Saturday, November 27, 2010

Stop Smoking: Why is it So Difficult

By Sandi Feris


If you take a moment to think about it, you can stop smoking for good today and never pick up a cigarette, or a tin of chew for the rest of your natural born life if you truly had to. There's no arguing about that fact. What people who have never had a tobacco habit don't realize though, is that in real terms it's a heck of a lot harder then that to kick the habit.

The biggest hurdle that leads so many would be quitters down the path of failure and back to buy another carton, pack, or can, is they simply fail to take into full account just how powerful nicotine really is. Would you believe that statistically and according to the actual numbers, nicotine is the most addictive drug on the planet. Even worse than heroin, or cocaine. Sound difficult to believe?

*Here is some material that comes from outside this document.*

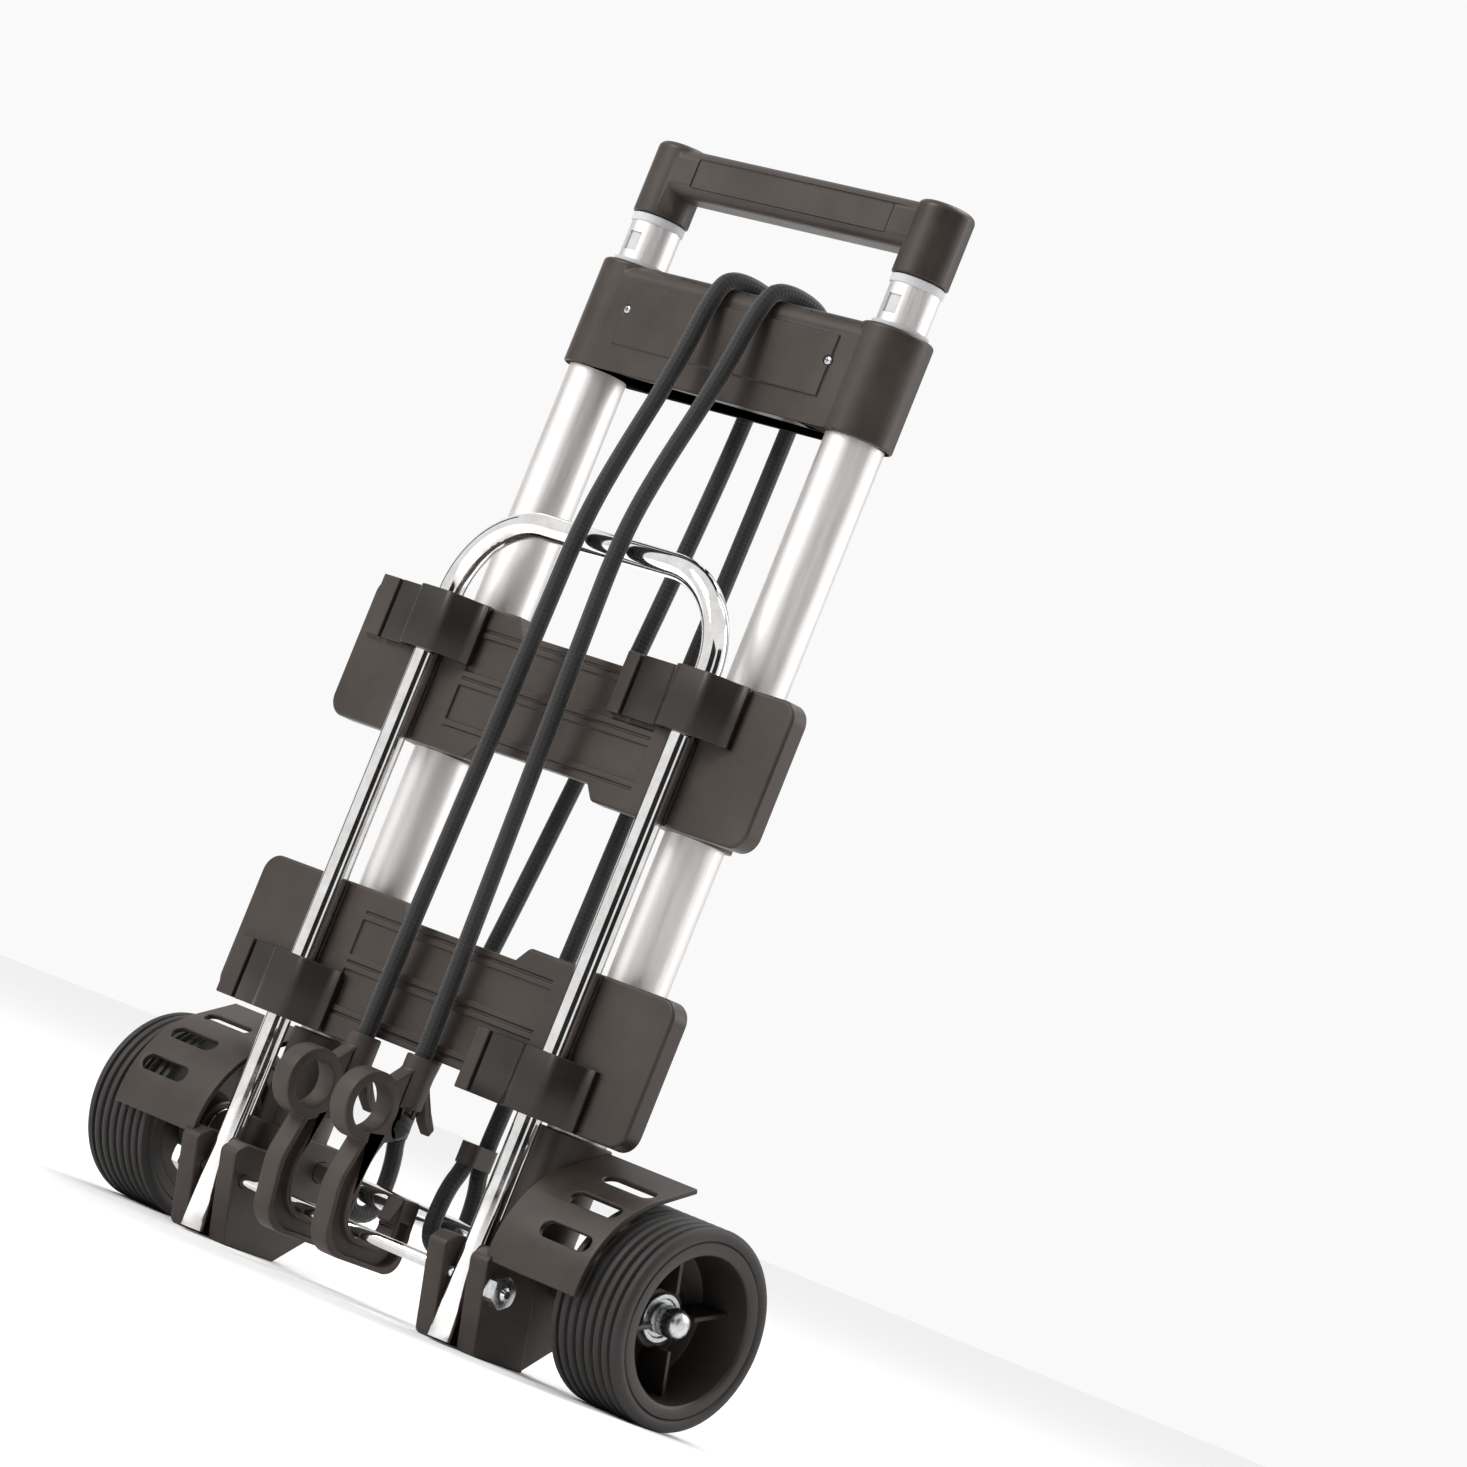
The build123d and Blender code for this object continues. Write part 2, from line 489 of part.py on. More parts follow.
def cord_hook(x):
    half = HOOK_HALF
    ring_y, ring_z = PLATE_Y + FINGER_RING[0], FINGER_RING[1]
    socket_y = PLATE_Y + SOCKET_AXIS_Y
    points = [(PLATE_Y + y, z) for y, z in J_LINE]
    face = strip_face(points, J_BENDS, J_THICK, lambda u, v: (x - half, u, v))
    hook = extrude(face, amount=2 * half, dir=(1, 0, 0))
    barb = [(PLATE_Y + y, z) for y, z in ((12.2, 50), (22.9, 50), (25, 34), (9.5, 38))]
    hook += side_profile(barb, (x - half + 1, x + half - 1))
    hook += crosswise((x - half, x + half), ring_y, ring_z, RING_R_OUT)
    arm = [(-24, 92), (-12, 104), (-4, 106), (3, 90), (-6, 72), (-20, 66)]
    hook += side_profile([(PLATE_Y + y, z) for y, z in arm], (x - 4, x + 4))
    tab = [(0, 98), (8, 84), (14, 79), (16, 83), (10, 90), (3, 100)]
    hook += side_profile([(PLATE_Y + y, z) for y, z in tab], (x - 3, x + 3))
    hook += upright(x, socket_y, CORD_SOCKET_Z, 7.6)
    hook -= crosswise((x - 9, x + 9), ring_y, ring_z, RING_R_IN)
    hook -= upright(x, socket_y, (80, 120), CORD_R + 0.6)
    hook -= Pos(x, socket_y, KNOT_Z) * Sphere(KNOT_R + 0.4)
    recess = strip_face(points, J_BENDS, J_THICK - 5, lambda u, v: (x, u, v))
    keep = crosswise((x - 9, x + 9), ring_y, ring_z, RING_R_OUT + 1)
    keep += box((x - 9, x + 9), (PLATE_Y - 40, PLATE_Y + 40), (40, 120)) & box(
        (x - 9, x + 9), (PLATE_Y + 2, PLATE_Y + 40), (34, 120))
    for shift, way in ((half - RECESS_DEEP, 1), (-half, 1)):
        pocket = extrude(Pos(shift, 0, 0) * recess, amount=RECESS_DEEP, dir=(way, 0, 0))
        hook -= pocket - keep
    return hook


# ---- elastic cords: knot, hook socket, over the toe bar and the top, round the axle --
LOOP_X = {"left": -34.0, "right": 22.0}
CORD_ROUTE = {
    "right": [
        (11, -4.6, 86), (11, -5.6, 132), (13.4, -11.0, 240), (15.2, -15.4, 318),
        (16.0, -16.8, 353), (16.8, -13.2, 384), (18.2, 1.0, 440), (18.6, 7.0, 478),
        (18.4, 15.0, 489.2), (20.0, 43.0, 489.2), (21.0, 51.0, 478), (22.4, 50.4, 430),
        (23, 47.4, 300), (22.6, 45.4, 180), (22.2, 43.6, 108), (22, 42.6, 76),
        (22, 48.6, 60), (22, 48.6, 35.0), (22, 28.2, 35.0), (22, 28.2, 60), (22, 34.2, 74), (22, 34.4, 82)],
    "left": [
        (-28, -4.6, 86), (-27.4, -5.6, 132), (-19, -11.0, 240), (-12.6, -15.4, 318),
        (-10.6, -16.8, 353), (-9.6, -13.2, 384), (-9.8, 1.0, 440), (-11.2, 7.0, 478),
        (-11.8, 15.0, 489.2), (-9.4, 43.0, 489.2), (-7.0, 51.0, 478), (-4.6, 50.4, 430),
        (-11, 47.4, 300), (-22, 45.4, 180), (-30.6, 43.6, 108), (-34, 42.6, 76),
        (-34, 48.6, 60), (-34, 48.6, 35.0), (-34, 28.2, 35.0), (-34, 28.2, 60), (-34, 34.2, 74), (-34, 34.4, 82)],
}
EDGE_ARCS = {7: 14.0, 8: 12.0, 9: 12.0, 10: 14.0, 17: 9.8, 18: 9.8}  # over the top, round the axle


def corner_radii(route):
    """Each arc is as large as its two runs allow, except where the cord rounds an edge."""
    radii = []
    for i in range(1, len(route) - 1):
        before, here, after = [Vector(*p) for p in route[i - 1:i + 2]]
        run_in, run_out = here - before, after - here
        turn = math.radians(run_in.get_angle(run_out))
        largest = 0.45 * min(run_in.length, run_out.length) / math.tan(turn / 2)
        radii.append(min(EDGE_ARCS.get(i, largest), largest))
    return radii


def elastic_cord(side):
    route = [(x, PLATE_Y + y, z) for x, y, z in CORD_ROUTE[side]]
    radii = corner_radii(route)
    path = FilletPolyline(*route, radius=radii)
    solid = sweep(Plane(path @ 0, z_dir=path % 0) * Circle(CORD_R), path=path)
    print(side, "cord radii", [round(r, 1) for r in radii])
    wanted = math.pi * CORD_R ** 2 * path.length
    print(side, "cord length", round(path.length, 1), "volume", round(solid.volume), "of", round(wanted))
    return solid


knots, ferrules = [], []
for side, sign in SIDES:
    save(cord_hook(HOOK_X[side]), "cord_hook_" + side)
    cord = elastic_cord(side)
    save(cord, "elastic_cord_" + side)
    start = (HOOK_X[side], PLATE_Y + SOCKET_AXIS_Y)
    knot = Pos(start[0], start[1], KNOT_Z) * Sphere(KNOT_R) - upright(*start, (86, 92), 20)
    knots.append(knot)
    crimp = box((LOOP_X[side] - 5.4, LOOP_X[side] + 5.4), (PLATE_Y + 29.0, PLATE_Y + 47.8), (74, 84))
    crimp = fillet(crimp.edges().filter_by(Axis.Z), 5) - cord
    ferrules.append(crimp)
save(Compound(knots), "cord_knots")
save(Compound(ferrules), "cord_crimps")
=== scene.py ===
# %% [markdown]
# # A folding luggage cart
# The imported CAD model is the frame of this scene: it says where every piece is, how large it
# is and what it moves with. We load it first and keep its box. Lengths are in metres, as
# everywhere in Blender.

# %% Load the frame
import bmesh
import bpy
import json
from math import cos, pi, radians, sin
from mathutils import Matrix, Vector
from mathutils.bvhtree import BVHTree

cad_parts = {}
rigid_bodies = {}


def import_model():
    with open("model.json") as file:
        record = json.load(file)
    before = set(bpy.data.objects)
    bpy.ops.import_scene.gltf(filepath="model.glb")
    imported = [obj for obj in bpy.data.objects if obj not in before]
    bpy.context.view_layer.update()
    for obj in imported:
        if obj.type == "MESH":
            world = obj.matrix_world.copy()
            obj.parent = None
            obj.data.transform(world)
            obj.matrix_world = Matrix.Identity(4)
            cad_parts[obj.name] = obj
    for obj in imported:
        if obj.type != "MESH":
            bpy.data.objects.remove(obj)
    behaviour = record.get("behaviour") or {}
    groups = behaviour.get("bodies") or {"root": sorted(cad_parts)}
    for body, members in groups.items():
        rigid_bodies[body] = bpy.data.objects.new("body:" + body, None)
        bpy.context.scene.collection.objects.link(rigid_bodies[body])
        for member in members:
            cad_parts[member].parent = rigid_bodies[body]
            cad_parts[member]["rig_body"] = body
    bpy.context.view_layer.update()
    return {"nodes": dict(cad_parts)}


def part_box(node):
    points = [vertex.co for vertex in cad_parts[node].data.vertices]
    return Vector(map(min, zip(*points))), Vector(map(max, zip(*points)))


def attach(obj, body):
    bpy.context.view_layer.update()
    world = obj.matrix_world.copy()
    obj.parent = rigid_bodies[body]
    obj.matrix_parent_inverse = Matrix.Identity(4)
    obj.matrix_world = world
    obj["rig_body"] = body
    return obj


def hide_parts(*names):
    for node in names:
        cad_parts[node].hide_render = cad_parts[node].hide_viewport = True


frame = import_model()
MM = 0.001
SIDES = (("left", -1), ("right", 1))


# %% [markdown]
# ## Places and sizes
# From those corners come the tube axes, the axle, the pivot and the faces that the new
# pieces meet.

# %% Places, read from the frame
def low(node):
    return Vector(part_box(node)[0])


def high(node):
    return Vector(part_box(node)[1])


def middle(node):
    return (low(node) + high(node)) / 2


axle_at = middle("axle")
pivot_at = middle("pivot_bolt")
tube_at = {side: middle("outer_tube_" + side) for side, sign in SIDES}
wheel_radius = (high("tyre_right").z - low("tyre_right").z) / 2
print("axle", tuple(round(v / MM, 1) for v in axle_at))
print("wheel radius", round(wheel_radius / MM, 1))


# %% [markdown]
# ## Camera
# The cart is seen from a little below the middle, from its right, through a long lens, and
# the camera is rolled so that the tubes lean. A named azimuth, elevation and roll say this
# better than a matrix: we turn the camera up from looking straight down, then round Z.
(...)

Well it shouldn't be hard to believe because nicotine in its pure form is also one of the most powerful as well. Did you know that only 60 milligrams of nicotine is enough to kill a 150 pound man? That's about as much as it would take to fill the cap on your toothpaste tube about 1/3 of the way up. Believe it because nicotine in its pure form is even more deadly than strychnine and arsenic.

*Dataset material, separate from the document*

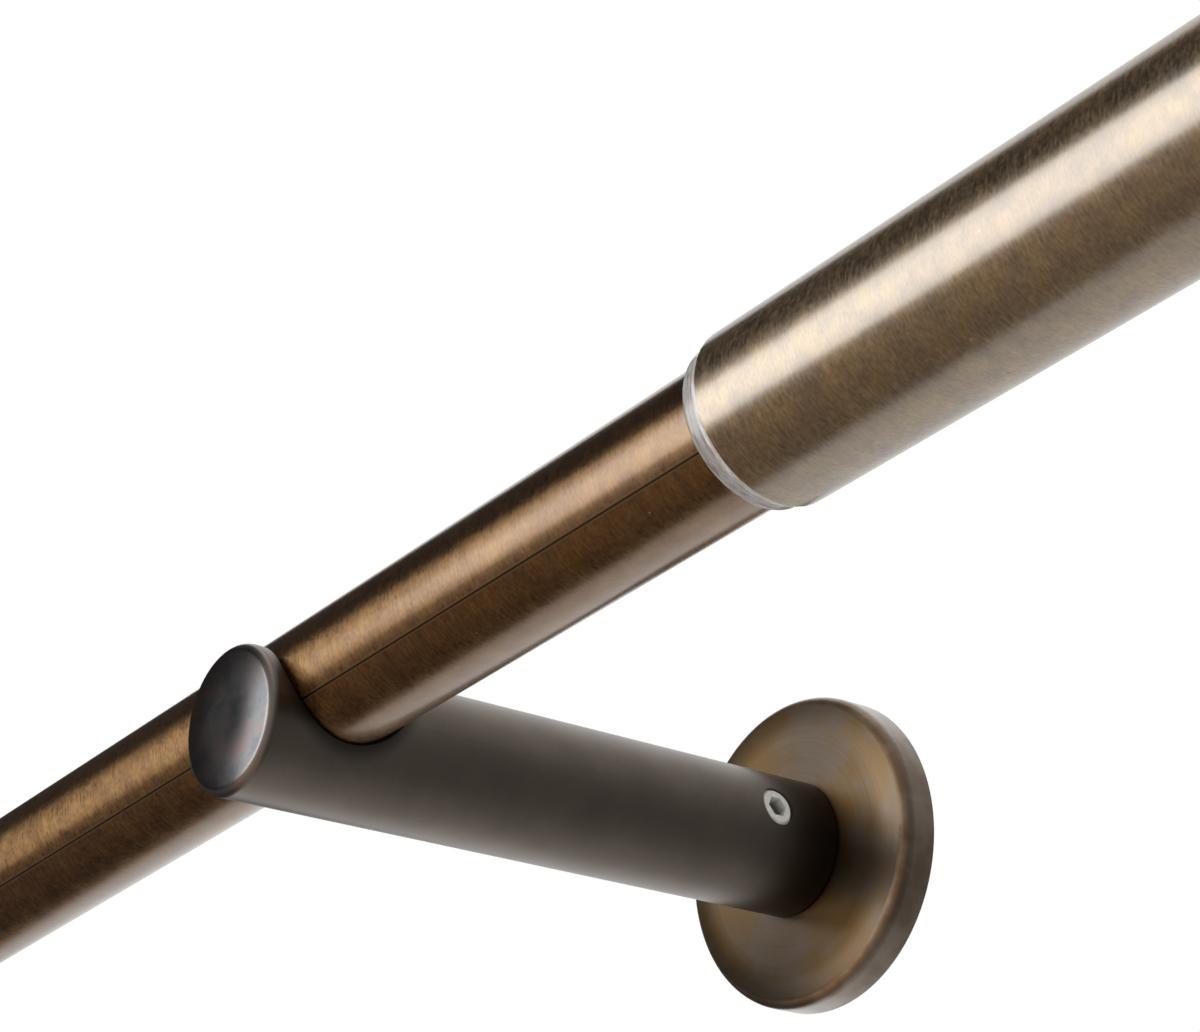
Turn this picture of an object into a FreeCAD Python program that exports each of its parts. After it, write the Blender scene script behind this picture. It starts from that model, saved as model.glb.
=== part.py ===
import FreeCAD, Part
import math
import os

from FreeCAD import Vector

# Extendable curtain rod: two telescoping steel tubes on two wall brackets. All sizes in millimetres.
# Origin: centre of the left bracket's wall face. +X runs along the rod, +Y into the wall, +Z up.

# Tubes
inner_diameter = 16.0
inner_wall = 0.8
inner_length = 660.0
outer_diameter = 19.2
outer_wall = 0.8
outer_length = 660.0
mouth_x = 78.7            # open end of the outer tube, from the left bracket
end_break = 0.15          # broken edge on every tube end
seam_width = 0.3          # groove left by the rolled tube's lengthwise joint
seam_depth = 0.25
inner_seam_angle = 213.5  # degrees round the rod from the wall side, over the top
outer_seam_angle = 25.0

# Bracket
bracket_inset = 95.0      # from a tube's outer end to the middle of its bracket
rod_to_wall = 80.2
rod_above_arm = 4.5
arm_diameter = 17.55
arm_end_round = 1.2
arm_flat_diameter = 5.6   # flat middle of the end face
arm_shoulder_tilt = 10.0  # degrees, how far the end face falls back at its rim
arm_back_break = 0.3
saddle_clearance = 0.7    # saddle radius less tube radius
saddle_break = 0.3
lip_thickness = 2.2       # front of the arm, between the saddle and the end face

# Wall fixing
rosette_diameter = 40.6
rosette_depth = 5.4
rosette_face = 1.4        # thickness of the turned front
rosette_skirt = 1.2
rosette_edge_round = 1.6
rosette_shoulder_width = 3.6
rosette_shoulder_tilt = 12.0
rosette_shoulder_round = 16.0
plate_clearance = 0.4     # between the wall plate's rim and the rosette's skirt
plate_break = 0.4
boss_diameter = 10.0
boss_engagement = 14.0    # length of the boss inside the arm
boss_break = 0.6
boss_clearance = 0.1      # radial, between boss and arm
rosette_hole_clearance = 0.3
bore_end_gap = 0.8        # between the boss's end and the bottom of the arm's bore
wall_hole_diameter = 4.5
wall_hole_spacing = 24.0
countersink_diameter = 8.6

# Grub screw that locks the arm to the boss
grub_diameter = 5.0
grub_from_rosette = 9.9
grub_angle = 7.5          # degrees above the horizontal, on the +X side
grub_recess = 0.3         # end of the screw below the arm's surface
grub_thread_clearance = 0.03
grub_tip_radius = 0.6
grub_tip_gap = 0.05
grub_end_break = 0.4
hex_across_flats = 2.5
hex_depth = 1.8
groove_depth = 0.8        # 90 degree groove round the boss, for the screw's cone point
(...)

So the fact is that smokers and people who use smokeless tobacco are addicted to a very powerful drug that only now the medical community is beginning to fully understand how it even functions in the brain. One of the many ways that it works, is it releases dopamine in the brain which is basically the same way that heroin, and cocaine work in the brain.

If you don't know what dopamine is, it's what neurological researchers classify as one of the reward chemicals your brain produces when you do positive things like exercising, and eating well. Well the nicotine in tobacco products simple force your brain to release dopamine and this is why smoking kills your appetite and you rarely see smokers exercising at the gym.

So now you may be getting a better idea of just why tobacco is such a difficult habit to kick, and stay off of over the long haul. Your brain has actually temporarily lost its ability to function properly without nicotine, so you're grumpy, depressed and your appetite may be running out of control as well. Your brain is telling you that it needs another dose.

So as more is learned about nicotine and how it functions to keep people hooked on it, that same information is also being used to develop more effective products, and systems to counter it. Products and treatments that allow people who are regular tobacco users to better focus on the psychological aspect of their habit, without being tormented by physical nicotine withdrawals.